• [TASK GOAL] Copy out all of the material, matching it word for word.

※

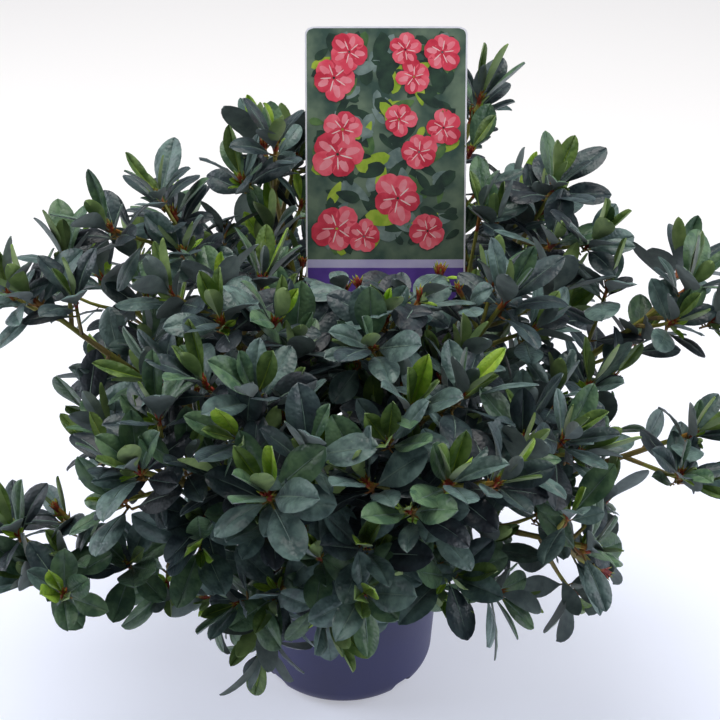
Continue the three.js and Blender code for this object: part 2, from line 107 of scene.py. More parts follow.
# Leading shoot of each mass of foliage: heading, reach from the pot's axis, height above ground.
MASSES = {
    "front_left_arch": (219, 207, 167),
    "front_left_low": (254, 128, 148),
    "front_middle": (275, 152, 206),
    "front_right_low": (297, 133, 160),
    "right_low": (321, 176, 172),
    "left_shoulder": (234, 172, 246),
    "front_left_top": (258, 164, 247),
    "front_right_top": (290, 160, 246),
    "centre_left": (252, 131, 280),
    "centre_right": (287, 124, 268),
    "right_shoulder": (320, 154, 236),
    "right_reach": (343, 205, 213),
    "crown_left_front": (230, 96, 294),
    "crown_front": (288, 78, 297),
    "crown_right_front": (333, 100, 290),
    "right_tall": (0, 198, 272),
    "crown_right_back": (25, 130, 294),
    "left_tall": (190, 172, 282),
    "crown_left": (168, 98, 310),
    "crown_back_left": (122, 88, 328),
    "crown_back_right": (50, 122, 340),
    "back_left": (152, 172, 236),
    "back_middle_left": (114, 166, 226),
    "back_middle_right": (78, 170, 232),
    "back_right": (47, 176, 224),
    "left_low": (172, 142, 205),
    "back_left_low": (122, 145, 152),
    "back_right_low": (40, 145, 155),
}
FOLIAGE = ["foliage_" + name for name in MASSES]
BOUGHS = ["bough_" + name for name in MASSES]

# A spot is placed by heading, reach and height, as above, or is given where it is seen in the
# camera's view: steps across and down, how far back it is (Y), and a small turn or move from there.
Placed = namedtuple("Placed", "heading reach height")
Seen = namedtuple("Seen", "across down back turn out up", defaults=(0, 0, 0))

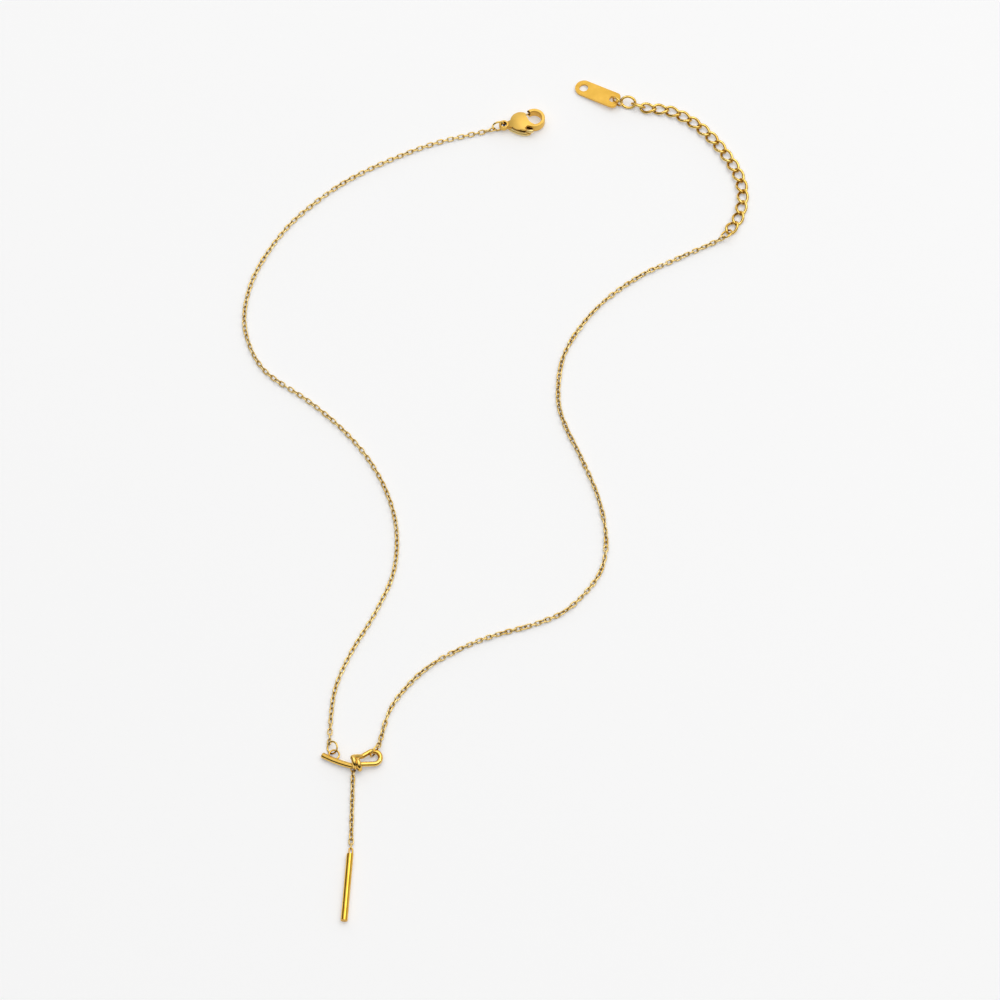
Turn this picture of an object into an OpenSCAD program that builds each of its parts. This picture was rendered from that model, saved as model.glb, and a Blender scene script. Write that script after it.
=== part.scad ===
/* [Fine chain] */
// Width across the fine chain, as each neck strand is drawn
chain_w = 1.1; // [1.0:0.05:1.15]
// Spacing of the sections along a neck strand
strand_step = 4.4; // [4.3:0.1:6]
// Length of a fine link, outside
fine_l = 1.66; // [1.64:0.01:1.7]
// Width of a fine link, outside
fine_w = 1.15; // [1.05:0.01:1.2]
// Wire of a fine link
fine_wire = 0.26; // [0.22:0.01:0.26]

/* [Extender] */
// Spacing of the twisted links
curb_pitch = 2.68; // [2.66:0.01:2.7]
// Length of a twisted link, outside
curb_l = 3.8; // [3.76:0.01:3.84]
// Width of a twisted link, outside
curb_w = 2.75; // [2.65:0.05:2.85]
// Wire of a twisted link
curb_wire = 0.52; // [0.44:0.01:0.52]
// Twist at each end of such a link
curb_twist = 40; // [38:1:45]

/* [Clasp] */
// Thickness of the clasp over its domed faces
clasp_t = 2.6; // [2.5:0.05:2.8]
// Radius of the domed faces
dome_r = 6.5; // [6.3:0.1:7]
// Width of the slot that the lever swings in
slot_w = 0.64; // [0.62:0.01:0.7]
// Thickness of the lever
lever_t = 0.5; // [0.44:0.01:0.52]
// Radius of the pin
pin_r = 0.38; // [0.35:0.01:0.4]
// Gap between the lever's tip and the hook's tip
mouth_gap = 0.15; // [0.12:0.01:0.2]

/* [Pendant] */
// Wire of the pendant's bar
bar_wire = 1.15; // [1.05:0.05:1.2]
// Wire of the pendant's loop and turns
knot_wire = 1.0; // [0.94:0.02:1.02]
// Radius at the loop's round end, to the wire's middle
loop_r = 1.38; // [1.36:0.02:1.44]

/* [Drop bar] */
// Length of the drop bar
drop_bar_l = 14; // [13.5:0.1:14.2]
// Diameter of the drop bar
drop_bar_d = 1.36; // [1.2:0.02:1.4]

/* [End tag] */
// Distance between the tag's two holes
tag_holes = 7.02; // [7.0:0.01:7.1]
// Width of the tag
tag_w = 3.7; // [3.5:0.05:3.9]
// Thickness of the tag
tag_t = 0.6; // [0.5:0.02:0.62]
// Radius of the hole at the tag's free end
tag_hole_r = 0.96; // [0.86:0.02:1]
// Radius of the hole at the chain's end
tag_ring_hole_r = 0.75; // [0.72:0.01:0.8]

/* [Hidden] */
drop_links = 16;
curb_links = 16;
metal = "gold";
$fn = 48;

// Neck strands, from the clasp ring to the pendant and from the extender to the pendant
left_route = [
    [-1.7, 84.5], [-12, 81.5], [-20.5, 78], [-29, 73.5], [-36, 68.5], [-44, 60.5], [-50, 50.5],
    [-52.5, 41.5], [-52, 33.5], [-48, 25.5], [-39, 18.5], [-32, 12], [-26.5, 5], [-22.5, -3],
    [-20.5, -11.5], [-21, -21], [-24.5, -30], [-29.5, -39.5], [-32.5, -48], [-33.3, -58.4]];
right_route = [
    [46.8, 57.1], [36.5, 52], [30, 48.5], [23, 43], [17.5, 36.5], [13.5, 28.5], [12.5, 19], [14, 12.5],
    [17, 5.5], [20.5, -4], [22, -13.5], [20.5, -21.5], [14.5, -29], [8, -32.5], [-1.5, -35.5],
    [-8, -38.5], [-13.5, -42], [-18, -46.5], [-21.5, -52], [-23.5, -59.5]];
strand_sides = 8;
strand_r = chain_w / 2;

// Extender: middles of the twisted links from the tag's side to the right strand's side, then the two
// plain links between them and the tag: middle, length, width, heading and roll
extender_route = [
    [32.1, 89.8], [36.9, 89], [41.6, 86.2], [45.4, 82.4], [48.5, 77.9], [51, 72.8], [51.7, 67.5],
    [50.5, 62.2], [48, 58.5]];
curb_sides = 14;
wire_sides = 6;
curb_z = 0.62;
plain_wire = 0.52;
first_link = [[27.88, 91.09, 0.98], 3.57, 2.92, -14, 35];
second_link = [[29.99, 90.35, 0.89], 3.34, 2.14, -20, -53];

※

• [ANSWER FOR THE TASK]
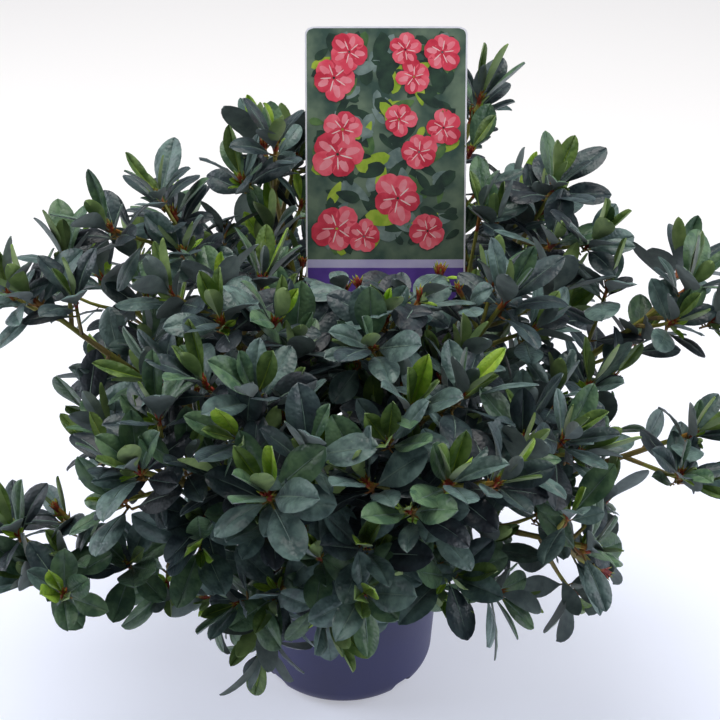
Continue the three.js and Blender code for this object: part 2, from line 107 of scene.py. More parts follow.
# Leading shoot of each mass of foliage: heading, reach from the pot's axis, height above ground.
MASSES = {
    "front_left_arch": (219, 207, 167),
    "front_left_low": (254, 128, 148),
    "front_middle": (275, 152, 206),
    "front_right_low": (297, 133, 160),
    "right_low": (321, 176, 172),
    "left_shoulder": (234, 172, 246),
    "front_left_top": (258, 164, 247),
    "front_right_top": (290, 160, 246),
    "centre_left": (252, 131, 280),
    "centre_right": (287, 124, 268),
    "right_shoulder": (320, 154, 236),
    "right_reach": (343, 205, 213),
    "crown_left_front": (230, 96, 294),
    "crown_front": (288, 78, 297),
    "crown_right_front": (333, 100, 290),
    "right_tall": (0, 198, 272),
    "crown_right_back": (25, 130, 294),
    "left_tall": (190, 172, 282),
    "crown_left": (168, 98, 310),
    "crown_back_left": (122, 88, 328),
    "crown_back_right": (50, 122, 340),
    "back_left": (152, 172, 236),
    "back_middle_left": (114, 166, 226),
    "back_middle_right": (78, 170, 232),
    "back_right": (47, 176, 224),
    "left_low": (172, 142, 205),
    "back_left_low": (122, 145, 152),
    "back_right_low": (40, 145, 155),
}
FOLIAGE = ["foliage_" + name for name in MASSES]
BOUGHS = ["bough_" + name for name in MASSES]

# A spot is placed by heading, reach and height, as above, or is given where it is seen in the
# camera's view: steps across and down, how far back it is (Y), and a small turn or move from there.
Placed = namedtuple("Placed", "heading reach height")
Seen = namedtuple("Seen", "across down back turn out up", defaults=(0, 0, 0))

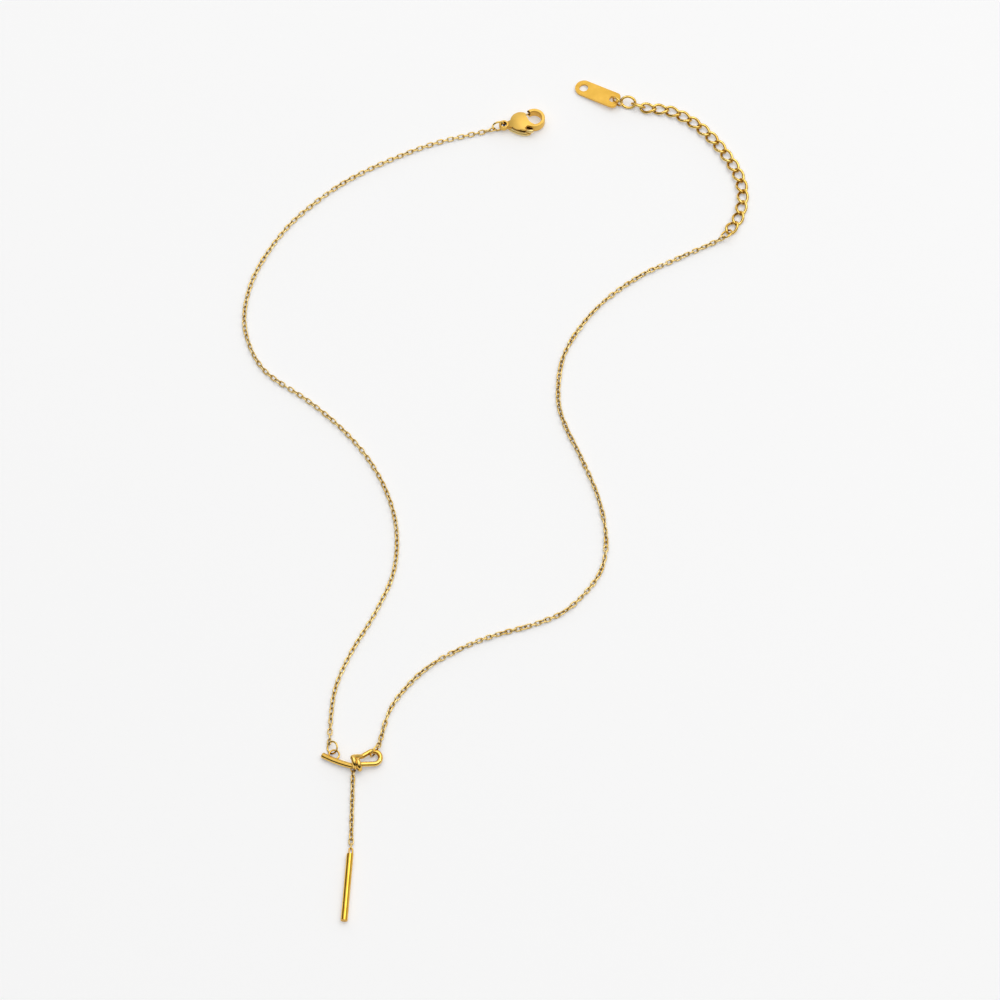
Turn this picture of an object into an OpenSCAD program that builds each of its parts. This picture was rendered from that model, saved as model.glb, and a Blender scene script. Write that script after it.
=== part.scad ===
/* [Fine chain] */
// Width across the fine chain, as each neck strand is drawn
chain_w = 1.1; // [1.0:0.05:1.15]
// Spacing of the sections along a neck strand
strand_step = 4.4; // [4.3:0.1:6]
// Length of a fine link, outside
fine_l = 1.66; // [1.64:0.01:1.7]
// Width of a fine link, outside
fine_w = 1.15; // [1.05:0.01:1.2]
// Wire of a fine link
fine_wire = 0.26; // [0.22:0.01:0.26]

/* [Extender] */
// Spacing of the twisted links
curb_pitch = 2.68; // [2.66:0.01:2.7]
// Length of a twisted link, outside
curb_l = 3.8; // [3.76:0.01:3.84]
// Width of a twisted link, outside
curb_w = 2.75; // [2.65:0.05:2.85]
// Wire of a twisted link
curb_wire = 0.52; // [0.44:0.01:0.52]
// Twist at each end of such a link
curb_twist = 40; // [38:1:45]

/* [Clasp] */
// Thickness of the clasp over its domed faces
clasp_t = 2.6; // [2.5:0.05:2.8]
// Radius of the domed faces
dome_r = 6.5; // [6.3:0.1:7]
// Width of the slot that the lever swings in
slot_w = 0.64; // [0.62:0.01:0.7]
// Thickness of the lever
lever_t = 0.5; // [0.44:0.01:0.52]
// Radius of the pin
pin_r = 0.38; // [0.35:0.01:0.4]
// Gap between the lever's tip and the hook's tip
mouth_gap = 0.15; // [0.12:0.01:0.2]

/* [Pendant] */
// Wire of the pendant's bar
bar_wire = 1.15; // [1.05:0.05:1.2]
// Wire of the pendant's loop and turns
knot_wire = 1.0; // [0.94:0.02:1.02]
// Radius at the loop's round end, to the wire's middle
loop_r = 1.38; // [1.36:0.02:1.44]

/* [Drop bar] */
// Length of the drop bar
drop_bar_l = 14; // [13.5:0.1:14.2]
// Diameter of the drop bar
drop_bar_d = 1.36; // [1.2:0.02:1.4]

/* [End tag] */
// Distance between the tag's two holes
tag_holes = 7.02; // [7.0:0.01:7.1]
// Width of the tag
tag_w = 3.7; // [3.5:0.05:3.9]
// Thickness of the tag
tag_t = 0.6; // [0.5:0.02:0.62]
// Radius of the hole at the tag's free end
tag_hole_r = 0.96; // [0.86:0.02:1]
// Radius of the hole at the chain's end
tag_ring_hole_r = 0.75; // [0.72:0.01:0.8]

/* [Hidden] */
drop_links = 16;
curb_links = 16;
metal = "gold";
$fn = 48;

// Neck strands, from the clasp ring to the pendant and from the extender to the pendant
left_route = [
    [-1.7, 84.5], [-12, 81.5], [-20.5, 78], [-29, 73.5], [-36, 68.5], [-44, 60.5], [-50, 50.5],
    [-52.5, 41.5], [-52, 33.5], [-48, 25.5], [-39, 18.5], [-32, 12], [-26.5, 5], [-22.5, -3],
    [-20.5, -11.5], [-21, -21], [-24.5, -30], [-29.5, -39.5], [-32.5, -48], [-33.3, -58.4]];
right_route = [
    [46.8, 57.1], [36.5, 52], [30, 48.5], [23, 43], [17.5, 36.5], [13.5, 28.5], [12.5, 19], [14, 12.5],
    [17, 5.5], [20.5, -4], [22, -13.5], [20.5, -21.5], [14.5, -29], [8, -32.5], [-1.5, -35.5],
    [-8, -38.5], [-13.5, -42], [-18, -46.5], [-21.5, -52], [-23.5, -59.5]];
strand_sides = 8;
strand_r = chain_w / 2;

// Extender: middles of the twisted links from the tag's side to the right strand's side, then the two
// plain links between them and the tag: middle, length, width, heading and roll
extender_route = [
    [32.1, 89.8], [36.9, 89], [41.6, 86.2], [45.4, 82.4], [48.5, 77.9], [51, 72.8], [51.7, 67.5],
    [50.5, 62.2], [48, 58.5]];
curb_sides = 14;
wire_sides = 6;
curb_z = 0.62;
plain_wire = 0.52;
first_link = [[27.88, 91.09, 0.98], 3.57, 2.92, -14, 35];
second_link = [[29.99, 90.35, 0.89], 3.34, 2.14, -20, -53];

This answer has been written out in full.